Because of its work with the defence sector, Australia’s eyes and ears are a lot sharper.  This has included:

- enhancing the performance of Australia’s over-the-horizon radar in picking up incursions into our 200-km offshore zone
- new prototype software for real-time air threat assessment, to assist critical command decisions
- advanced protocols for target tracking and data fusion using multiple types of sensors
- novel ways to generate 3D images from radar data
- advanced algorithms for ship-classification using standard nautical radar

But CSSIP has also developed potentially lifesaving techniques to detect unstable slopes in open-cut mines, new ways to detect pre-cancerous cells from microscope images, better ways to deliver water to farmers and smart networking of security cameras so they can detect criminal or terrorist activity and track the suspects.

Among the CRC’s most notable results is a spinoff called GroundProbe which is marketing slope-stability radar to open-cut mines worldwide. This startup turned over $12.5 million in its second year and could achieve $20 million in 2005/06.  Its technology detects if a sloping piece of ground is becoming unstable enough to collapse, and more than 30 have been deployed worldwide so far.

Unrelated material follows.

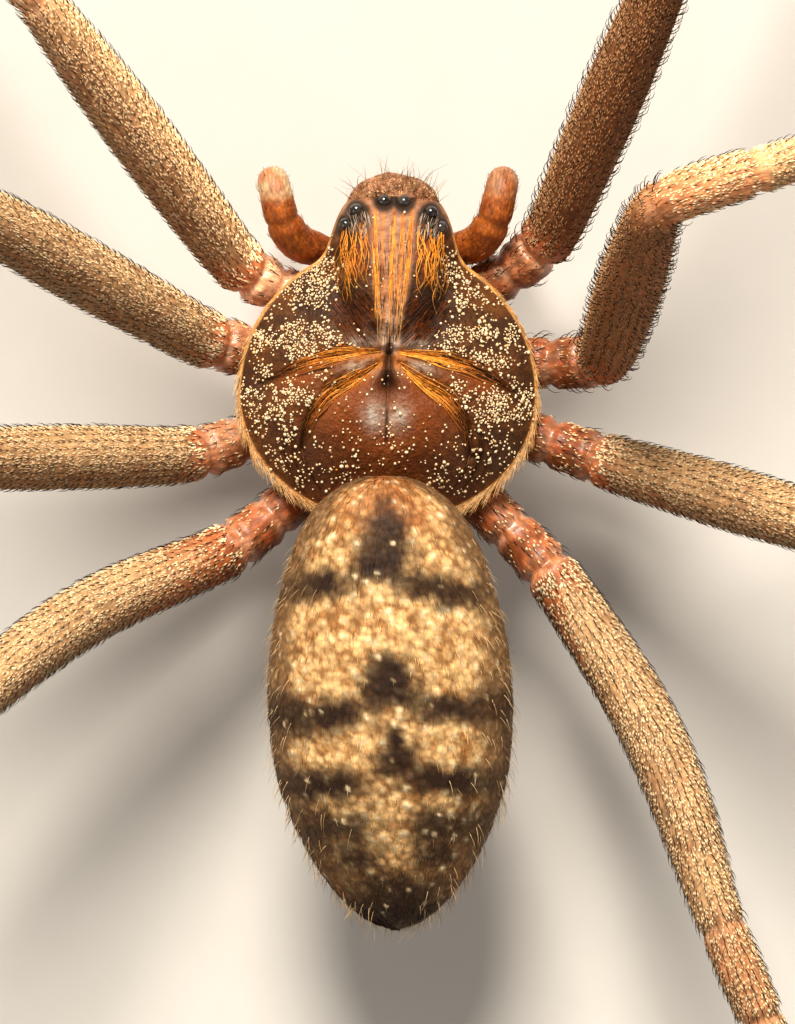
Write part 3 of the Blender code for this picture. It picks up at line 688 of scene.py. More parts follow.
def carapace_normal(x, y, step=0.02):
    slope_x = (carapace_skin(x + step, y) - carapace_skin(x - step, y)) / (2 * step)
    slope_y = (carapace_skin(x, y + step) - carapace_skin(x, y - step)) / (2 * step)
    return unit(stack(-slope_x, -slope_y, np.ones_like(slope_x)))


def make_carapace(material):
    """Make the plate of the front body, closed below."""
    cells = 240
    share, angle = disc_places(cells)
    reach = share * carapace_radius(angle)
    x, y = reach * np.sin(angle), MIDDLE_Y + reach * np.cos(angle)
    tint, gloss = carapace_tint(x, y)
    points, tints, glosses = [stack(x, y, carapace_skin(x, y))], [tint], [gloss]
    faces = grid_faces(cells + 1, cells + 1, False)[0]
    spread = 0.5 + 0.44 * share[:, None] * stack(np.sin(angle), np.cos(angle))
    rows, maps = [faces], [spread[faces]]
    index = np.arange((cells + 1) ** 2).reshape(cells + 1, cells + 1)
    rim = np.concatenate([index[0, :-1], index[:-1, -1], index[-1, :0:-1], index[:0:-1, 0]])
    turn, size = angle[rim], len(rim)
    rings, spots = [rim], [spread[rim]]
    for number, (out, drop) in enumerate(UNDERSIDE):
        height = np.full(size, MARGIN_Z - PLATE_INSET + drop)
        points.append(on_disc(out * carapace_radius(turn), turn, height))
        tints.append(np.broadcast_to(mix(RIM_TAN, BROWN, min(1.0, 0.3 * number)), (size, 3)))
        rings.append(index.size + number * size + np.arange(size))
        out_map = 0.45 + 0.008 * (number + 1)
        spots.append(0.5 + out_map * stack(np.sin(turn), np.cos(turn)))
    for near, far, near_spot, far_spot in zip(rings, rings[1:], spots, spots[1:]):
        rows.append(stack(near, np.roll(near, -1), np.roll(far, -1), far))
        maps.append(np.stack([near_spot, np.roll(near_spot, -1, 0), np.roll(far_spot, -1, 0), far_spot], 1))
    points.append(np.array([[0.0, MIDDLE_Y, MARGIN_Z - PLATE_INSET]]))
    tints.append(np.array([BROWN]))
    glosses.append(np.full(len(UNDERSIDE) * size + 1, 0.3))
    centre = np.full(size, index.size + len(UNDERSIDE) * size)
    rows.append(stack(rings[-1], np.roll(rings[-1], -1), centre))
    maps.append(np.stack([spots[-1], np.roll(spots[-1], -1, 0), spots[-1] * 0.999 + 0.0005], 1))
    points = turned(np.concatenate(points))
    mesh = Mesh()
    mesh.add(points, rows, maps, np.concatenate(tints), points, np.concatenate(glosses))
    mesh.object("carapace_plate", material, "carapace", ["carapace"])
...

“There are also many other potential applications for this technology beyond the mining sector, in countries which are prone to landslips or in engineering situations like tunnelling where a surface structure may be undermined.”

However Prof. Cuthbertson considers that one of CSSIP’s largest payoffs is likely to come from its work in developing intelligent networks for security cameras. There is worldwide interest in the technology, which has been trialed on two of Sydney’s most famous landmarks – the Harbour and ANZAC bridges – and on the Adelaide University campus.

“Instead of have hundreds of cameras reporting to hundreds of monitors watched by a handful of people, there is potential to have the entire network ‘thinking’ as one – looking for suspicious behaviour or objects, tracking potential suspects and alerting security people to anything untoward. It sounds simple but the challenges involved are far from trivial,” he says.